Although trusses have been used for supporting the roofs of large buildings for centuries and there are few modern buildings designed for public or semi-public purposes which do not require one or more trusses to support some part of the building, yet there is a great deal of ignorance on the part of draughtsmen and builders and also otherwise well-informed architects as to the manner in which the stresses act and the correct way of arranging the various members in different types of trusses to sustain the loads. In fact, the mechanical principles of any but the simplest form of truss and the manner of determining the stresses seems to be difficult of comprehension by persons who have not had the advantages of instruction at a technical school and it has been the experience of the author that it is somewhat difficult to make the subject perfectly plain without oral explanation.

In this work, therefore, a special effort has been made to make the explanations as clear as is possible in print, even at the risk of appearing rather elemental and common place, and the author hopes that he has so far succeeded that any person who will diligently follow the explanations and go to the trouble of drawing out the diagrams may become fairly proficient in designing ordinary trussed roofs.

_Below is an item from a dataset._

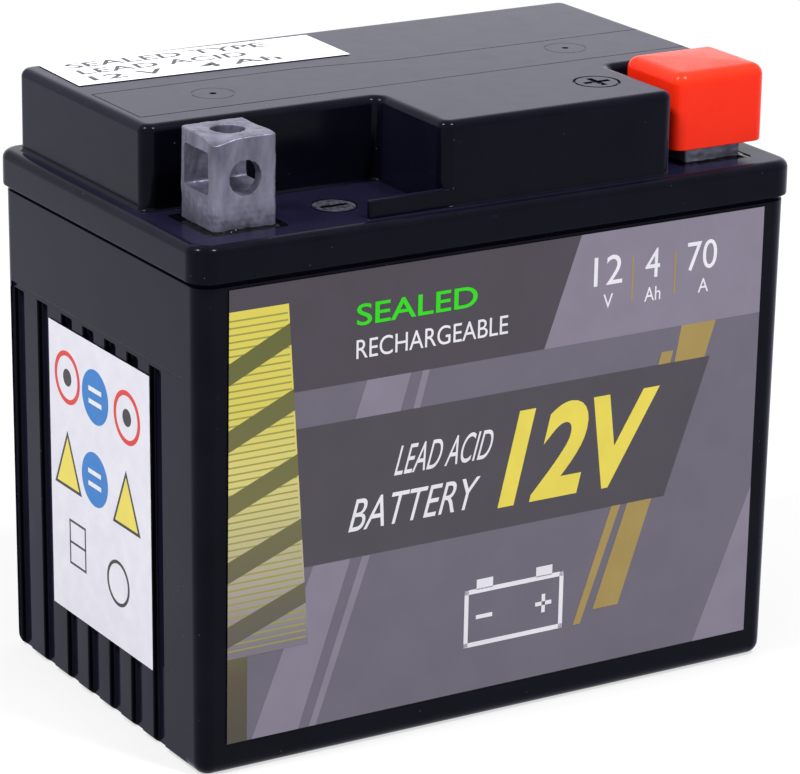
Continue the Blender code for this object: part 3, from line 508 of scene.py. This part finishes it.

The proper designing of a trussed roof requires not only a knowledge of the theory of trusses and the strength of materials but also a familiarity with the various types of trusses that are employed for the support of roofs and their adaptability to different forms of roofs; a practical knowledge of the economical spacing of the trusses and of roof construction in general and how to meet any special forms of construction in the most economical manner, or in short how to lay out the entire framework so as to meet the requirements of strength, the special requirements of. the building and a wise economy. In the preparation of this book, therefore, the author has endeavored, first, to give practically all of the types of trusses that are used in buildings, with sufficient explanation as to their advantages and limitations as to enable the reader to select the type of truss best suited to his purpose; second, to show how various kinds and shapes of roofs may be best supported; third, to give the method of computing loads and determining stresses; and, finally, how to proportion the members and joints to the stresses.

To do this in the best manner it seemed advisable to divide the book into chapters and to describe certain kinds of roofs, such as domed roofs, church roofs, armory roofs, etc., in separate chapters. The method of paragraphing employed in Parts I. and II. of this series has also been retained, because of its convenience for cross-references, and also for convenience when used as a text-book.

One of the most valuable aids to the architect is a knowledge of what has been done in different lines of building construction, and for this reason a great many examples of existing trusses and of trussed roofs are illustrated. These examples have been selected as guides to the architect and draughtsman as to the shape of the truss, section of the members, detailing of the joints and the manner of bracing laterally and to the posts or walls. It is seldom that a truss can safely be copied outright, but after the stresses have been computed, such illustrations as have been given will be found of much assistance in deciding on the manner of building the truss, proportioning the joints and bracing the roof. This is particularly true in the matter of steel trusses.

In conclusion the author would advise those readers who are studying the subject for the first time and who wish to thoroughly understand the correct manner of designing a roof truss to first study carefully Chapters I., II. and III., which in a general way explain the mechanical principles of different kinds of trusses and then to study with great care Chapters VII -VIII. The only way in which one can learn to draw a stress diagram is by taking paper and pencil and drawing the diagram to a scale, line by line, in accordance with the instructions given. It can never be learned by simply reading the book. After a few of the examples given have been worked out, the student should apply the method to similar trusses with different proportions, when the general principle will become apparent and once this is understood it can readily be adapted to almost any kind of truss.

By persistent effort, any person of average intelligence should be able to master the principles of graphic statics, as applied to ordinary types of trusses, and once mastered the stresses can be very easily and quickly determined. Without being able to determine the stresses, however, it is impossible to economically proportion a truss to its load and span with any degree of accuracy, or with complete confidence in its safety.